§ What is needed: Locate every line in the material below that has the word "slide". Copy each of those lines.

§ Data for this exercise:
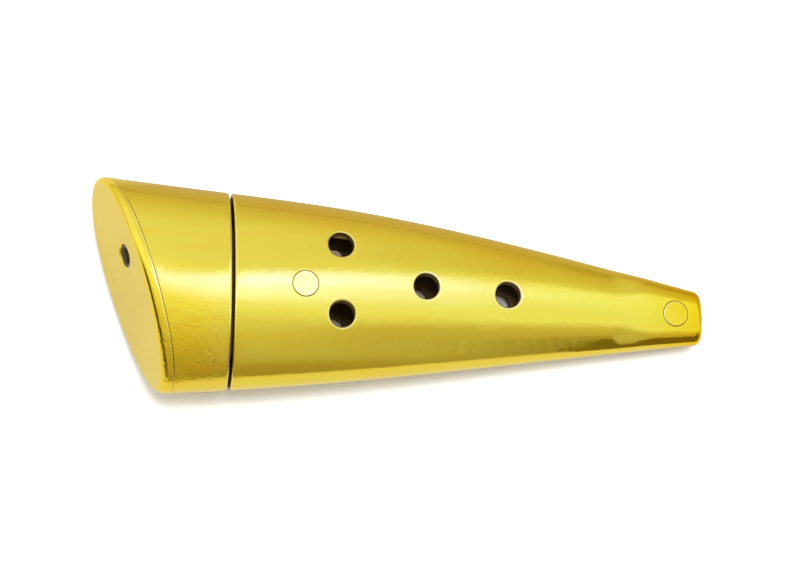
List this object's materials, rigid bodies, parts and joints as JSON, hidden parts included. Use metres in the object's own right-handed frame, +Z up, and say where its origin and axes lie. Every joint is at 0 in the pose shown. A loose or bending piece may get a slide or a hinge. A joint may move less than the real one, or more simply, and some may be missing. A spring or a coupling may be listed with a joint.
{
  "type": "bait-holding fishing lure body",
  "caption": "Gold-plated trolling lure body with a slanted face, a pull-apart head, scent holes and a hollow bait chamber threaded on a leader.",
  "frame": {"origin": "centre of the bounding box, on the surface that the lure's flank rests on", "axes": "+X from the slanted face towards the tail, +Y towards the back of the fish shape, +Z up through the upper flank; the lure's own axis dips towards the tail by the slope of its flank"},
  "size_m": [0.077, 0.027, 0.0142],
  "materials": {
    "gold_plating": "mirror-bright gold metallised plating over moulded plastic",
    "pale_gold_plating": "the same plating, paler and slightly scuffed on the flat face",
    "dark_plastic": "unplated dark moulded plastic",
    "smoke_plastic": "smooth smoke-grey moulded plastic",
    "seal_rubber": "soft black rubber"
  },
  "bodies": {
    "rear": {"rear_shell": "gold_plating", "mouth_collar": "dark_plastic", "collar_pin_upper": "gold_plating", "collar_pin_lower": "gold_plating", "tail_insert": "dark_plastic", "tail_pin_upper": "gold_plating", "tail_pin_lower": "gold_plating"},
    "head": {"face_cap": "pale_gold_plating", "nose_eyelet": "smoke_plastic", "head_shell": "gold_plating", "leader_tube": "dark_plastic", "coupling_spigot": "dark_plastic", "seal_ring": "seal_rubber"}
  },
  "joints": [
    {"name": "head_pull", "type": "slide", "parent": "rear", "child": "head", "axis": [-0.9982, 0, 0.0601], "range_m": [0, 0.02]}
  ]
}
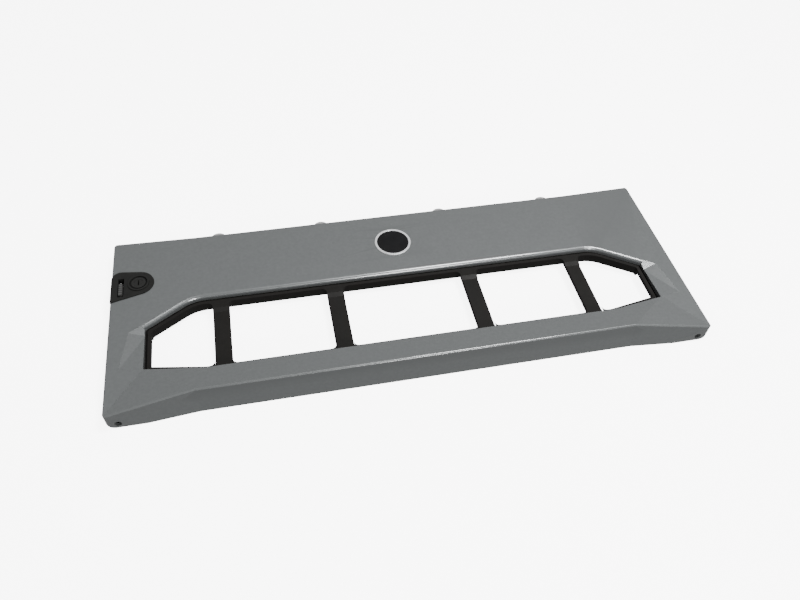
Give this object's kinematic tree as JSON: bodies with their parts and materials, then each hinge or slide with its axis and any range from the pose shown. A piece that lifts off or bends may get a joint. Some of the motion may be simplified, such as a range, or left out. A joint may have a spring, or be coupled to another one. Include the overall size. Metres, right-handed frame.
{
  "type": "server front bezel",
  "caption": "Front bezel for a four-unit rack server: grey moulded shell with a beam, open black grille, key lock and release latch.",
  "frame": {"origin": "centre of the bezel's outline on the plane of its rear rim, which it rests on", "axes": "+X along the width, +Y up the height of the front, +Z out of the face"},
  "size_m": [0.4826, 0.1784, 0.0238],
  "materials": {
    "painted_shell": "satin metallic grey paint on moulded plastic",
    "black_plastic": "fine-textured black moulding",
    "insert_plastic": "satin black moulding",
    "latch_plastic": "dark grey moulding",
    "badge_black": "smooth black",
    "bright_metal": "bright ring",
    "lock_metal": "dark plated",
    "steel": "plated steel",
    "zinc_sheet": "zinc-plated sheet",
    "clear_pads": "milky translucent plastic",
    "rubber": "black rubber"
  },
  "bodies": {
    "bezel": {"front_shell": "painted_shell", "grille_frame": "black_plastic", "badge_ring": "bright_metal", "badge_disc": "badge_black", "badge_nut": "steel", "lock_escutcheon": "insert_plastic", "latch_spring": "steel", "latch_cover": "black_plastic", "latch_screws": "steel", "lock_barrel": "lock_metal", "lock_nut": "steel", "backing_frame": "zinc_sheet", "backing_screws": "steel", "grille_screws": "steel", "hook_plate": "zinc_sheet", "hook_screws": "steel", "top_pads": "clear_pads", "rear_bumpers": "rubber"},
    "latch": {"release_latch": "latch_plastic", "latch_bolt": "steel"},
    "lock": {"lock_plug": "lock_metal", "lock_cam": "steel", "cam_screw": "steel"}
  },
  "joints": [
    {"name": "latch_slide", "type": "slide", "parent": "bezel", "child": "latch", "axis": [0, 1, 0], "range_m": [0, 0.006], "stiffness_N_per_m": 400, "springref_m": -0.004, "deforming": ["latch_spring"]},
    {"name": "lock_turn", "type": "hinge", "parent": "bezel", "child": "lock", "pos_m": [-0.219, 0.0379, 0.008], "axis": [0, 0, 1], "range_deg": [0, 90]}
  ]
}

§ Result:
List this object's materials, rigid bodies, parts and joints as JSON, hidden parts included. Use metres in the object's own right-handed frame, +Z up, and say where its origin and axes lie. Every joint is at 0 in the pose shown. A loose or bending piece may get a slide or a hinge. A joint may move less than the real one, or more simply, and some may be missing. A spring or a coupling may be listed with a joint.
    {"name": "head_pull", "type": "slide", "parent": "rear", "child": "head", "axis": [-0.9982, 0, 0.0601], "range_m": [0, 0.02]}
Give this object's kinematic tree as JSON: bodies with their parts and materials, then each hinge or slide with its axis and any range from the pose shown. A piece that lifts off or bends may get a joint. Some of the motion may be simplified, such as a range, or left out. A joint may have a spring, or be coupled to another one. Include the overall size. Metres, right-handed frame.
    {"name": "latch_slide", "type": "slide", "parent": "bezel", "child": "latch", "axis": [0, 1, 0], "range_m": [0, 0.006], "stiffness_N_per_m": 400, "springref_m": -0.004, "deforming": ["latch_spring"]},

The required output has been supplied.